** Do this **
Could you output each line of the data that follows exactly?

** Stored data **

— START —

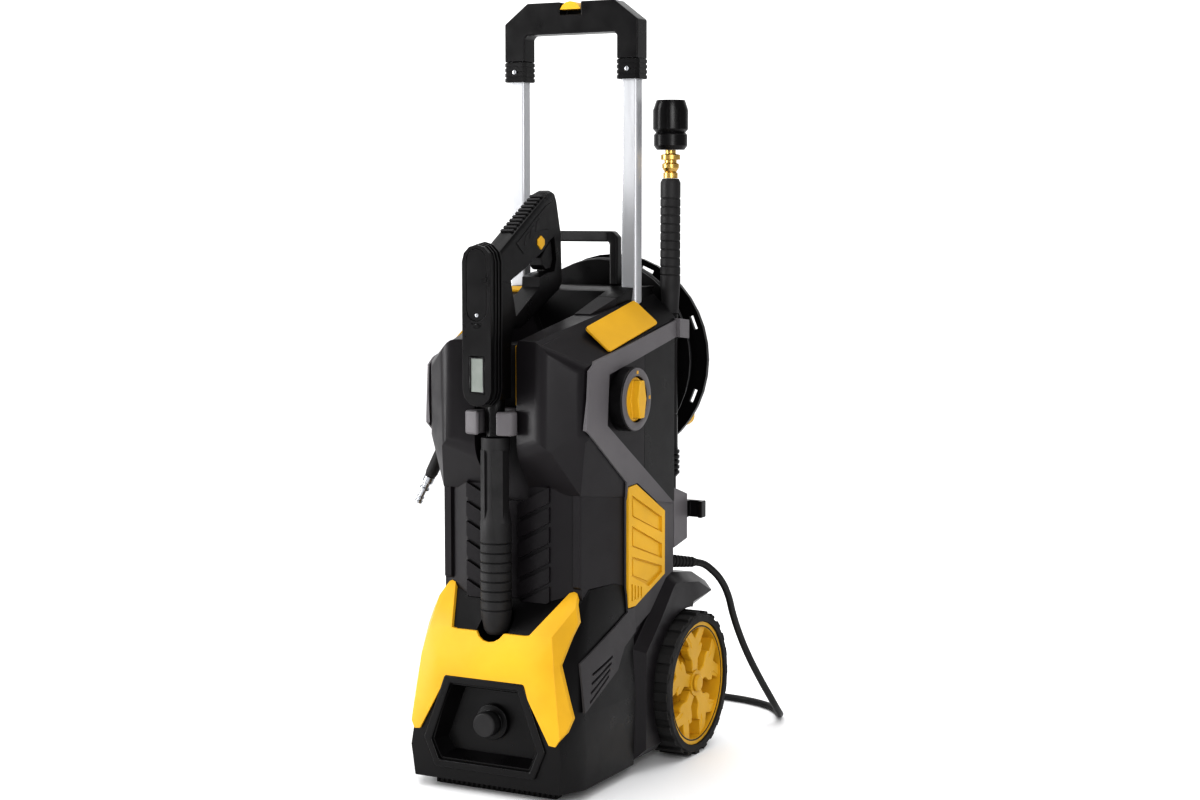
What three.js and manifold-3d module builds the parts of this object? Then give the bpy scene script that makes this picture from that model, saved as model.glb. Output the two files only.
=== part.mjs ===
// Electric pressure washer: a wheeled upright housing with a telescopic handle, a spray gun clipped in the
// front, a lance in a holder at the rear right, a hose reel at the back and a mains lead.
// Units are millimetres. +Z is up, the front faces -Y and +X is to the right of someone facing it.
// The origin is on the floor under the middle of the machine.
import * as THREE from 'three';
import { mergeVertices } from 'three/addons/utils/BufferGeometryUtils.js';
import { ConvexGeometry } from 'three/addons/geometries/ConvexGeometry.js';
import Module from 'manifold-3d';

const wasm = await Module();
wasm.setup();

// ---------- Driving dimensions ----------
const GAP = 0.4; // clearance between touching pieces

// wheels and axle
const WHEEL_RADIUS = 90;
const RIM_RADIUS = 77;
const AXLE_Y = 100;
const AXLE_RADIUS = 6;
const WHEEL_OUTER_X = 141;
const WHEEL_WIDTH = 43;

// telescopic handle
const TUBE_X = 77.7;
const TUBE_Y = 36.5;
const TUBE_WIDTH = 21;
const TUBE_DEPTH = 17;
const TUBE_WALL = 1.6;
const TUBE_BOTTOM = 470;
const COLLAR_BOTTOM = 836;
const COLLAR_TOP = 860;
const COLLAR_WIDTH = 31;
const COLLAR_DEPTH = 28;
const COLLAR_RIDGE_PITCH = 6.2;
const COLLAR_RIDGE_HEIGHT = 4;
const GRIP_UNDERSIDE = 892;
const GRIP_TOP = 930;

// housing
const FLOOR_GAP = 13;
const BASE_FRONT = -186;
const REAR_FACE = 74;
const SPLIT_Y = 0;
const WALL = 4;
const DECK_REAR_Z = 580.5;
const CHANNEL_HALF = 28;
const CHANNEL_BACK = -118;

// gun
const GUN_BARREL_Y = -157;
const POD_FRONT = -198;
const POD_DEPTH = 22;
const POD_HALF = 19;
const POD_TOP = 640;
const POD_BOTTOM = 456;
const GRIP_BEVEL = 6;

// lance
const LANCE_X = 104.5;
const LANCE_Y = 88.5;
const LANCE_TIP_Z = 300;

// hose reel
const REEL_Z = 492;
const REEL_RADIUS = 131;
const REEL_FRONT = 102;
const REEL_REAR = 147;
const DRUM_RADIUS = 68;
const WINDING_RADIUS = 117;
const CRANK_ANGLE = -Math.PI / 4;
const CRANK_REACH = 108;
const KNOB_END = 198;

// switch on the right side
const SWITCH = new THREE.Vector3(0, -49, 458);
const SWITCH_RADIUS = 38;
const SWITCH_FACE_X = 128;

// mains lead and hose
const GLAND_START = new THREE.Vector3(98, REAR_FACE - 6, 247);
const GLAND_AXIS = new THREE.Vector3(25, 56, -9).normalize();
const GLAND_LENGTH = 62;
const LEAD_RADIUS = 4.5;
const HOSE_RADIUS = 5.5;
const COIL_CENTRE = new THREE.Vector2(-55, 292);
const COIL_INNER = 32;
const COIL_OUTER = 72;
const COIL_HEIGHT = 37;
const PLUG_RADIUS = 18;

// ---------- Colours ----------
const BLACK = { color: 0x1d1b1d, roughness: 0.55, metalness: 0 };
const CHARCOAL = { color: 0x2b292c, roughness: 0.55, metalness: 0 };
const GREY = { color: 0x6d6a6c, roughness: 0.5, metalness: 0 };
const YELLOW = { color: 0xf2b91e, roughness: 0.4, metalness: 0 };
const RUBBER = { color: 0x141314, roughness: 0.85, metalness: 0 };
const ALUMINIUM = { color: 0xd9dadc, roughness: 0.3, metalness: 0.9 };
const STEEL = { color: 0xb8bbc0, roughness: 0.25, metalness: 1 };
const BRASS = { color: 0xc79a4b, roughness: 0.3, metalness: 1 };
const SCREEN = { color: 0x9aa296, roughness: 0.2, metalness: 0 };

// ---------- Solid helpers ----------
const X_AXIS = new THREE.Vector3(1, 0, 0);
const Y_AXIS = new THREE.Vector3(0, 1, 0);
const Z_AXIS = new THREE.Vector3(0, 0, 1);

function solid(geometry) {
  const bare = (geometry.index ? geometry.toNonIndexed() : geometry.clone());
  bare.deleteAttribute('normal');
  bare.deleteAttribute('uv');
  const merged = mergeVertices(bare, 1e-4);
  return new wasm.Manifold(new wasm.Mesh({
    numProp: 3,
    vertProperties: merged.attributes.position.array,
    triVerts: new Uint32Array(merged.index.array),
  }));
}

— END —

** The response **
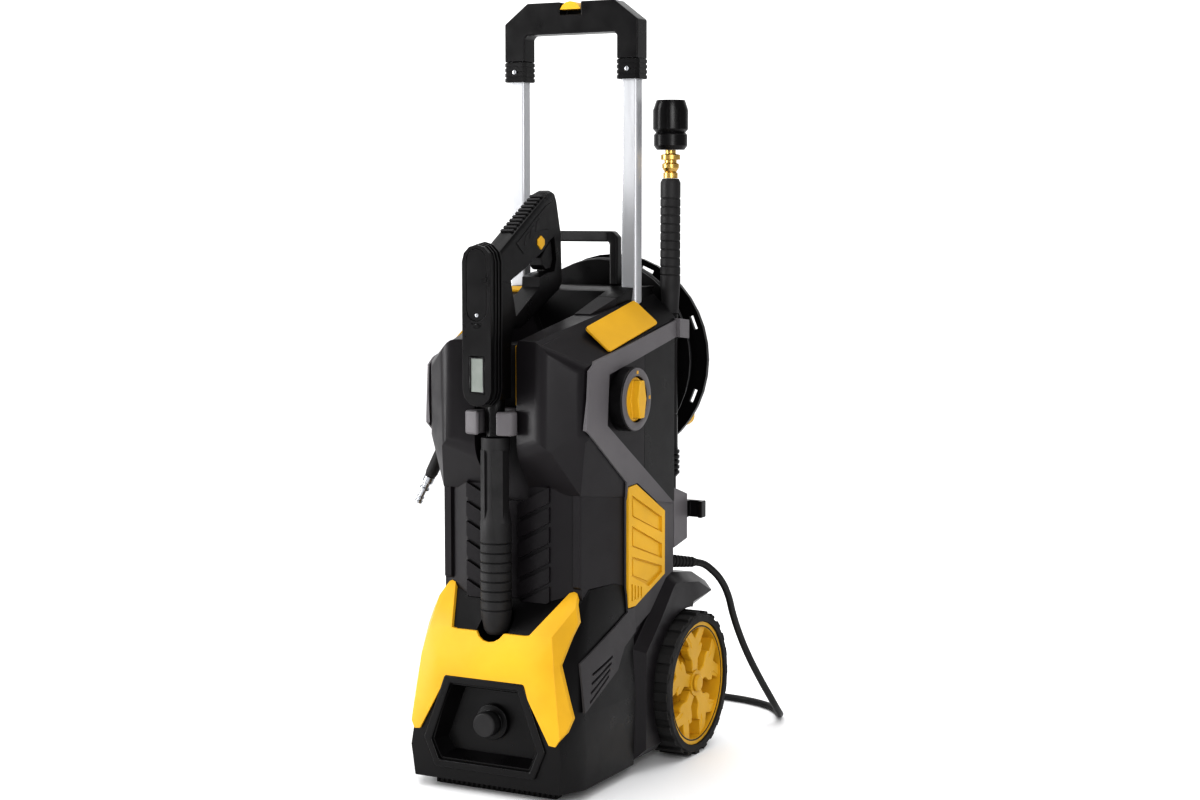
What three.js and manifold-3d module builds the parts of this object? Then give the bpy scene script that makes this picture from that model, saved as model.glb. Output the two files only.
=== part.mjs ===
// Electric pressure washer: a wheeled upright housing with a telescopic handle, a spray gun clipped in the
// front, a lance in a holder at the rear right, a hose reel at the back and a mains lead.
// Units are millimetres. +Z is up, the front faces -Y and +X is to the right of someone facing it.
// The origin is on the floor under the middle of the machine.
import * as THREE from 'three';
import { mergeVertices } from 'three/addons/utils/BufferGeometryUtils.js';
import { ConvexGeometry } from 'three/addons/geometries/ConvexGeometry.js';
import Module from 'manifold-3d';

const wasm = await Module();
wasm.setup();

// ---------- Driving dimensions ----------
const GAP = 0.4; // clearance between touching pieces

// wheels and axle
const WHEEL_RADIUS = 90;
const RIM_RADIUS = 77;
const AXLE_Y = 100;
const AXLE_RADIUS = 6;
const WHEEL_OUTER_X = 141;
const WHEEL_WIDTH = 43;

// telescopic handle
const TUBE_X = 77.7;
const TUBE_Y = 36.5;
const TUBE_WIDTH = 21;
const TUBE_DEPTH = 17;
const TUBE_WALL = 1.6;
const TUBE_BOTTOM = 470;
const COLLAR_BOTTOM = 836;
const COLLAR_TOP = 860;
const COLLAR_WIDTH = 31;
const COLLAR_DEPTH = 28;
const COLLAR_RIDGE_PITCH = 6.2;
const COLLAR_RIDGE_HEIGHT = 4;
const GRIP_UNDERSIDE = 892;
const GRIP_TOP = 930;

// housing
const FLOOR_GAP = 13;
const BASE_FRONT = -186;
const REAR_FACE = 74;
const SPLIT_Y = 0;
const WALL = 4;
const DECK_REAR_Z = 580.5;
const CHANNEL_HALF = 28;
const CHANNEL_BACK = -118;

// gun
const GUN_BARREL_Y = -157;
const POD_FRONT = -198;
const POD_DEPTH = 22;
const POD_HALF = 19;
const POD_TOP = 640;
const POD_BOTTOM = 456;
const GRIP_BEVEL = 6;

// lance
const LANCE_X = 104.5;
const LANCE_Y = 88.5;
const LANCE_TIP_Z = 300;

// hose reel
const REEL_Z = 492;
const REEL_RADIUS = 131;
const REEL_FRONT = 102;
const REEL_REAR = 147;
const DRUM_RADIUS = 68;
const WINDING_RADIUS = 117;
const CRANK_ANGLE = -Math.PI / 4;
const CRANK_REACH = 108;
const KNOB_END = 198;

// switch on the right side
const SWITCH = new THREE.Vector3(0, -49, 458);
const SWITCH_RADIUS = 38;
const SWITCH_FACE_X = 128;

// mains lead and hose
const GLAND_START = new THREE.Vector3(98, REAR_FACE - 6, 247);
const GLAND_AXIS = new THREE.Vector3(25, 56, -9).normalize();
const GLAND_LENGTH = 62;
const LEAD_RADIUS = 4.5;
const HOSE_RADIUS = 5.5;
const COIL_CENTRE = new THREE.Vector2(-55, 292);
const COIL_INNER = 32;
const COIL_OUTER = 72;
const COIL_HEIGHT = 37;
const PLUG_RADIUS = 18;

// ---------- Colours ----------
const BLACK = { color: 0x1d1b1d, roughness: 0.55, metalness: 0 };
const CHARCOAL = { color: 0x2b292c, roughness: 0.55, metalness: 0 };
const GREY = { color: 0x6d6a6c, roughness: 0.5, metalness: 0 };
const YELLOW = { color: 0xf2b91e, roughness: 0.4, metalness: 0 };
const RUBBER = { color: 0x141314, roughness: 0.85, metalness: 0 };
const ALUMINIUM = { color: 0xd9dadc, roughness: 0.3, metalness: 0.9 };
const STEEL = { color: 0xb8bbc0, roughness: 0.25, metalness: 1 };
const BRASS = { color: 0xc79a4b, roughness: 0.3, metalness: 1 };
const SCREEN = { color: 0x9aa296, roughness: 0.2, metalness: 0 };

// ---------- Solid helpers ----------
const X_AXIS = new THREE.Vector3(1, 0, 0);
const Y_AXIS = new THREE.Vector3(0, 1, 0);
const Z_AXIS = new THREE.Vector3(0, 0, 1);

function solid(geometry) {
  const bare = (geometry.index ? geometry.toNonIndexed() : geometry.clone());
  bare.deleteAttribute('normal');
  bare.deleteAttribute('uv');
  const merged = mergeVertices(bare, 1e-4);
  return new wasm.Manifold(new wasm.Mesh({
    numProp: 3,
    vertProperties: merged.attributes.position.array,
    triVerts: new Uint32Array(merged.index.array),
  }));
}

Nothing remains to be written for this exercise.